— begin —

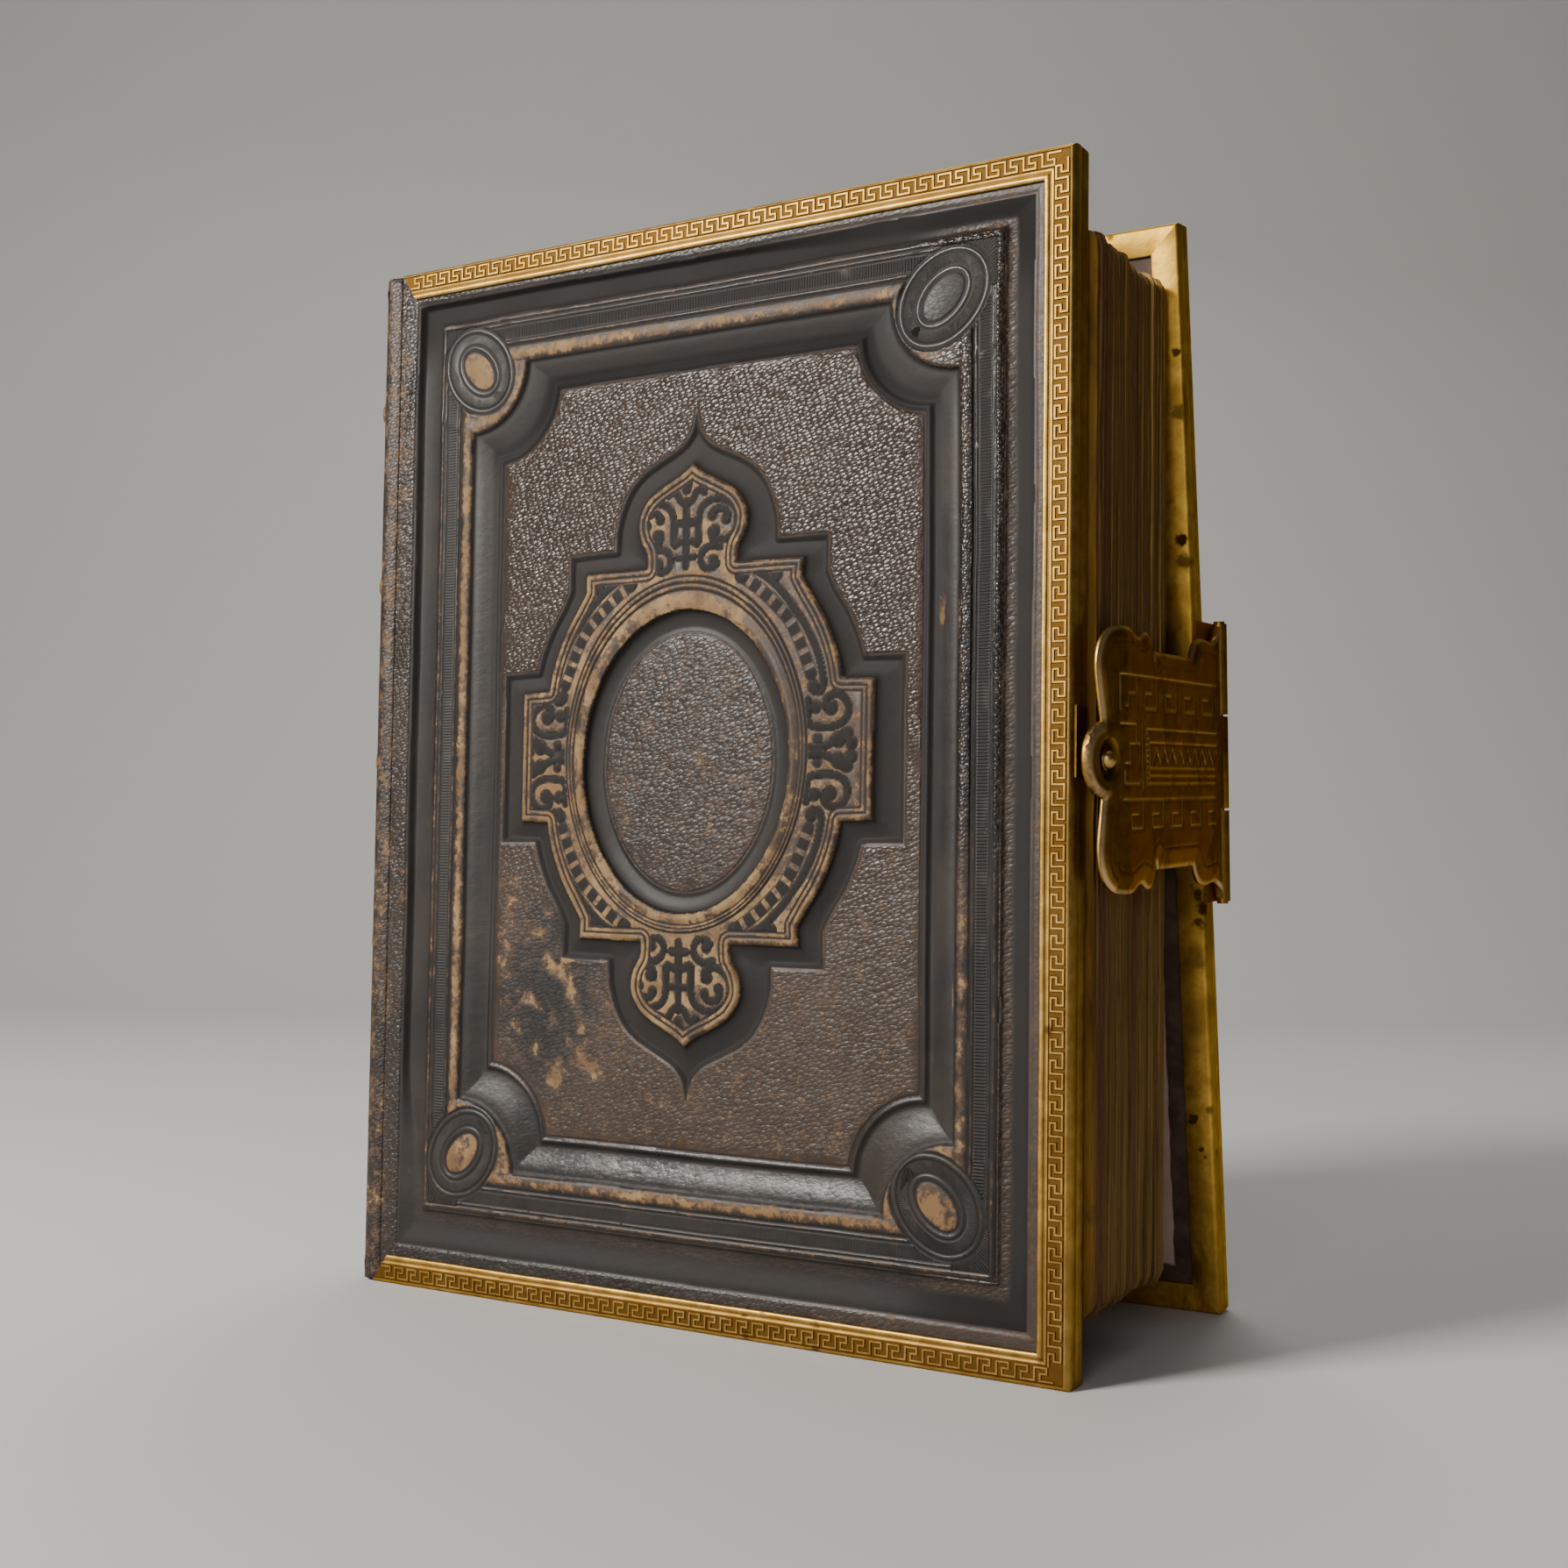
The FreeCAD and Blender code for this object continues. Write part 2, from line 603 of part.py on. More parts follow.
# dish and hole for the knob in the round tab
KU = D("knob_out")
tab_out = -SB + CS - 2.45 * (KU - 39.3) / 9.6       # tab's outer face there
tab_in = tab_out - CS
DISH = 0.6
sk = new_sketch(strap, "strap_dish", "YZ_Plane", off=1.5)
sk.addGeometry(Part.Circle(V(-KU, 0, 0), V(0, 0, 1), D("dish_rad")), False)
pocket(strap, sk, "strap_dish_cut", 1.5 - (tab_out - DISH))
sk = new_sketch(strap, "strap_knob_hole", "YZ_Plane")
sk.addGeometry(Part.Circle(V(-KU, 0, 0), V(0, 0, 1), D("shank_rad")), False)
pocket(strap, sk, "strap_knob_hole_cut", both=True)
strap.Placement = CLASP

# domed knob riveted through the tab
dome_x = tab_out - DISH
ball = doc.addObject("Part::Sphere", "knob_ball")
ball.setExpression("Radius", "Dims.knob_rad")
ball.Placement = FreeCAD.Placement(V(dome_x + 0.15, -KU, 0),
                                   FreeCAD.Rotation())
keep = doc.addObject("Part::Box", "knob_keep")
keep.Length, keep.Width, keep.Height = 3.0, 4.0, 4.0
keep.Placement = FreeCAD.Placement(V(dome_x, -KU - 2.0, -2.0),
                                   FreeCAD.Rotation())
dome = doc.addObject("Part::Common", "knob_dome")
dome.Base, dome.Tool = ball, keep
shank = doc.addObject("Part::Cylinder", "knob_shank")
shank.setExpression("Radius", "Dims.shank_rad")
shank.Height = dome_x + 0.4 - (tab_in - 0.15)
shank.Placement = FreeCAD.Placement(V(tab_in - 0.15, -KU, 0),
                                    FreeCAD.Rotation(V(0, 1, 0), 90))
knob = doc.addObject("Part::Fuse", "clasp_knob")
knob.Label = "clasp_knob"
knob.Base, knob.Tool = dome, shank
doc.recompute()
knob.Placement = CLASP

# hinge leaf on the edge of the rear board, with the two outer knuckles
leaf = new_body("clasp_hinge_leaf")
LS = D("leaf_sheet")
wall = D("rear_shift") + W - D("pivot_x")            # rear board's edge
sk = new_sketch(leaf, "leaf_outline", "YZ_Plane", off=wall)
lines(sk, [(0, BH), (-7.3, BH), (-4.1, -BH), (0, -BH)])
pad(leaf, sk, "leaf_plate", LS, "Dims.leaf_sheet")
sk = new_sketch(leaf, "leaf_knuckles", off=-BH, expr="-Dims.barrel_half")
gi = sk.addGeometry(Part.Circle(V(0, 0, 0), V(0, 0, 1), KR), False)
sk.addConstraint(Sketcher.Constraint("Coincident", gi, 3, -1, 1))
ci = sk.addConstraint(Sketcher.Constraint("Radius", gi, KR))
sk.setExpression("Constraints[%d]" % ci, "Dims.knuckle_rad")
pad(leaf, sk, "leaf_barrel", 2 * BH, "2 * Dims.barrel_half")
sk = new_sketch(leaf, "leaf_gap", "YZ_Plane")
lines(sk, [(2.2, -MH - KS), (2.2, MH + KS), (-2.2, MH + KS),
           (-2.2, -MH - KS)])
pocket(leaf, sk, "leaf_gap_cut", both=True)
sk = new_sketch(leaf, "leaf_bore")
gi = sk.addGeometry(Part.Circle(V(0, 0, 0), V(0, 0, 1), PR + PF), False)
sk.addConstraint(Sketcher.Constraint("Coincident", gi, 3, -1, 1))
ci = sk.addConstraint(Sketcher.Constraint("Radius", gi, PR + PF))
sk.setExpression("Constraints[%d]" % ci, "Dims.pin_rad + Dims.pin_fit")
pocket(leaf, sk, "leaf_bore_cut", both=True)
leaf.Placement = CLASP

# hinge pin, held by its upset ends
pin = doc.addObject("Part::Cylinder", "pin_rod")
pin.setExpression("Radius", "Dims.pin_rad")
pin.Height = 2 * (BH + 0.3)
pin.Placement = FreeCAD.Placement(V(0, 0, -BH - 0.3), FreeCAD.Rotation())
end_a = doc.addObject("Part::Cylinder", "pin_head_low")
end_a.Radius, end_a.Height = 0.8, 0.35
end_a.Placement = FreeCAD.Placement(V(0, 0, -BH - 0.35), FreeCAD.Rotation())
end_b = doc.addObject("Part::Cylinder", "pin_head_high")
end_b.Radius, end_b.Height = 0.8, 0.35
end_b.Placement = FreeCAD.Placement(V(0, 0, BH), FreeCAD.Rotation())
part_pin = doc.addObject("Part::MultiFuse", "clasp_hinge_pin")
part_pin.Label = "clasp_hinge_pin"
part_pin.Shapes = [pin, end_a, end_b]
doc.recompute()
part_pin.Placement = CLASP

# three flush pins hold the leaf to the rear board's edge
pins = []
for i, zz in enumerate((65.5, 80.5, 95.5)):
    p = doc.addObject("Part::Cylinder", "leaf_pin_%d" % (i + 1))
    p.Radius, p.Height = 0.55, 4.0 + LS
    p.Placement = REAR.multiply(FreeCAD.Placement(
        V(W - 4.0, T / 2, zz), FreeCAD.Rotation(V(0, 1, 0), 90)))
    pins.append(p)
leaf_pins = doc.addObject("Part::Compound", "clasp_leaf_pins")
leaf_pins.Label = "clasp_leaf_pins"
leaf_pins.Links = pins
doc.recompute()


def drilled(name, obj):
    obj.Label = name + "_undrilled"
    return cut(name, obj, leaf_pins)


rear_board_d = drilled("rear_board_drilled", rear_board)
rear_leather_d = drilled("rear_leather_drilled", rear_leather)
rear_rim_d = drilled("rear_rim_drilled", rear_rims[2])
leaf_d = drilled("leaf_drilled", leaf)
rear_board_d.Label = "rear_board"
rear_leather_d.Label = "rear_leather"
rear_rim_d.Label = "rear_rim_fore_edge"
leaf_d.Label = "clasp_hinge_leaf"

# catch plate on the front cover's edge, behind the tab
catch_box = doc.addObject("Part::Box", "catch_blank")
catch_box.setExpression("Length", "Dims.catch_thick")
catch_box.Width, catch_box.Height = 3.4, 9.0
catch_box.Placement = FreeCAD.Placement(
    V(W - OX, 0.8 - OY, D("pivot_z") - 4.5), FreeCAD.Rotation())
catch_hole = doc.addObject("Part::Cylinder", "catch_hole")
catch_hole.Radius, catch_hole.Height = 1.0, 2.0
catch_hole.Placement = FreeCAD.Placement(
    V(W - 1.0 - OX, 2.6 - OY, D("pivot_z")), FreeCAD.Rotation(V(0, 1, 0), 90))
catch = cut("catch_plate", catch_box, catch_hole)

doc.recompute()

SUBPARTS = [pages, spine_lining, spine_leather,
            front_board, front_leather, front_lining] + front_rims + [catch] \
    + [rear_board_d, rear_leather_d, rear_lining] + rear_rims[:2] \
    + [rear_rim_d, leaf_d, leaf_pins, part_pin, strap, knob]

for obj in doc.Objects:
    bad = [s for s in obj.State if s in ("Invalid", "Error")]
    if bad:
        raise RuntimeError("%s is %s" % (obj.Name, bad))

box = FreeCAD.BoundBox()
for obj in SUBPARTS:
    shape = obj.Shape
    if shape.isNull() or not shape.isValid():
        raise RuntimeError(obj.Label + " has a bad shape")
    box.add(shape.BoundBox)
for obj in SUBPARTS:
    obj.Shape.exportStep(os.path.join("parts", obj.Label + ".step"))
    print("%-22s solids %d  volume %9.1f" % (
        obj.Label, len(obj.Shape.Solids), obj.Shape.Volume))
print("box", [round(v, 2) for v in (box.XMin, box.YMin, box.ZMin,
                                    box.XMax, box.YMax, box.ZMax)])
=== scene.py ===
import bpy
import bmesh
import json
import math
import numpy as np
from mathutils import Matrix, Vector, geometry


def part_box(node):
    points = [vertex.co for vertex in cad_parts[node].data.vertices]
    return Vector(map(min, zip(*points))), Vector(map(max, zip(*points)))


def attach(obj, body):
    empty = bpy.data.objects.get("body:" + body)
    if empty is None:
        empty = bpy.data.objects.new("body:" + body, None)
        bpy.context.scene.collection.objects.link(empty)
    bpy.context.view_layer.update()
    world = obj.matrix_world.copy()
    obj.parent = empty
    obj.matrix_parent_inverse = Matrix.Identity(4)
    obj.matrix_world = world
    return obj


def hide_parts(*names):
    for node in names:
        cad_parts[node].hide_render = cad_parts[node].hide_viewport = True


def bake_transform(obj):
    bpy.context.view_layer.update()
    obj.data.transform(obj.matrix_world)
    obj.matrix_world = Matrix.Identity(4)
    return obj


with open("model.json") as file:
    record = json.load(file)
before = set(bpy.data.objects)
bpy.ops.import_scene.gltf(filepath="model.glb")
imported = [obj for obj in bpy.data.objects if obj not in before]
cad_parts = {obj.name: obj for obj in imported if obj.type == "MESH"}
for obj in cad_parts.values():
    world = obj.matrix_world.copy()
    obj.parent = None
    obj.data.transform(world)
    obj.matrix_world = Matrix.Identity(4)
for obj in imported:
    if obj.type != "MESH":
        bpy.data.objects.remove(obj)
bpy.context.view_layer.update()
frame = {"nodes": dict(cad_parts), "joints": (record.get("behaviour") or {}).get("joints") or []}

# Photo album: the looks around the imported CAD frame.  Lengths below are in
# millimetres in album coordinates (x from the spine edge of the front board,
# y from its outer face, z up) unless a line says otherwise; P() turns them
# into metres in the row frame.

# ------------------------------------------------------------ frame facts
_lo, _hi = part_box("front_leather")
OX = 0.5 - _lo.x * 1000.0
_l2, _h2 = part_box("front_rim_fore_edge")
OY = -_l2.y * 1000.0
W = _h2.x * 1000.0 + OX
H = _h2.z * 1000.0
T = 5.0
_j = {j["name"]: j for j in frame["joints"]}
_ax = _j["rear_cover_hinge"]["axis"]
LEAN = math.asin(min(1.0, abs(_ax[1])))
REAR_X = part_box("rear_leather")[0].x * 1000.0 + OX - 0.5
# inner foot of the rear board, from the front face
REAR_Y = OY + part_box("rear_rim_fore_edge")[1].y * 1000.0 - T * math.cos(LEAN)
_p = _j["clasp_hinge"]["pos_m"]
PIV = (_p[0] * 1000.0 + OX, _p[1] * 1000.0 + OY, _p[2] * 1000.0)
CLEAN = math.asin(min(1.0, abs(_j["clasp_hinge"]["axis"][1])))


def P(a):
    """album millimetres to row-frame metres"""
    a = np.asarray(a, float)
    return (a - np.array([OX, OY, 0.0])) * 0.001


def rear(a):
    """rear board's own millimetres (x, y, z) to album millimetres"""
    a = np.asarray(a, float)
    c, s = math.cos(LEAN), math.sin(LEAN)
    out = np.empty_like(a)
    out[..., 0] = a[..., 0] + REAR_X
    out[..., 1] = REAR_Y + a[..., 1] * c - a[..., 2] * s
    out[..., 2] = a[..., 1] * s + a[..., 2] * c
    return out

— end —

• [Problem to work on]: Begin with the line containing "box = FreeCAD.BoundBox()", end with the line containing "bpy.context.scene.collection.objects.link(empty)", and transcribe exactly every line in that span, with nothing added.

• [Task answer]:
box = FreeCAD.BoundBox()
for obj in SUBPARTS:
    shape = obj.Shape
    if shape.isNull() or not shape.isValid():
        raise RuntimeError(obj.Label + " has a bad shape")
    box.add(shape.BoundBox)
for obj in SUBPARTS:
    obj.Shape.exportStep(os.path.join("parts", obj.Label + ".step"))
    print("%-22s solids %d  volume %9.1f" % (
        obj.Label, len(obj.Shape.Solids), obj.Shape.Volume))
print("box", [round(v, 2) for v in (box.XMin, box.YMin, box.ZMin,
                                    box.XMax, box.YMax, box.ZMax)])
=== scene.py ===
import bpy
import bmesh
import json
import math
import numpy as np
from mathutils import Matrix, Vector, geometry


def part_box(node):
    points = [vertex.co for vertex in cad_parts[node].data.vertices]
    return Vector(map(min, zip(*points))), Vector(map(max, zip(*points)))


def attach(obj, body):
    empty = bpy.data.objects.get("body:" + body)
    if empty is None:
        empty = bpy.data.objects.new("body:" + body, None)
        bpy.context.scene.collection.objects.link(empty)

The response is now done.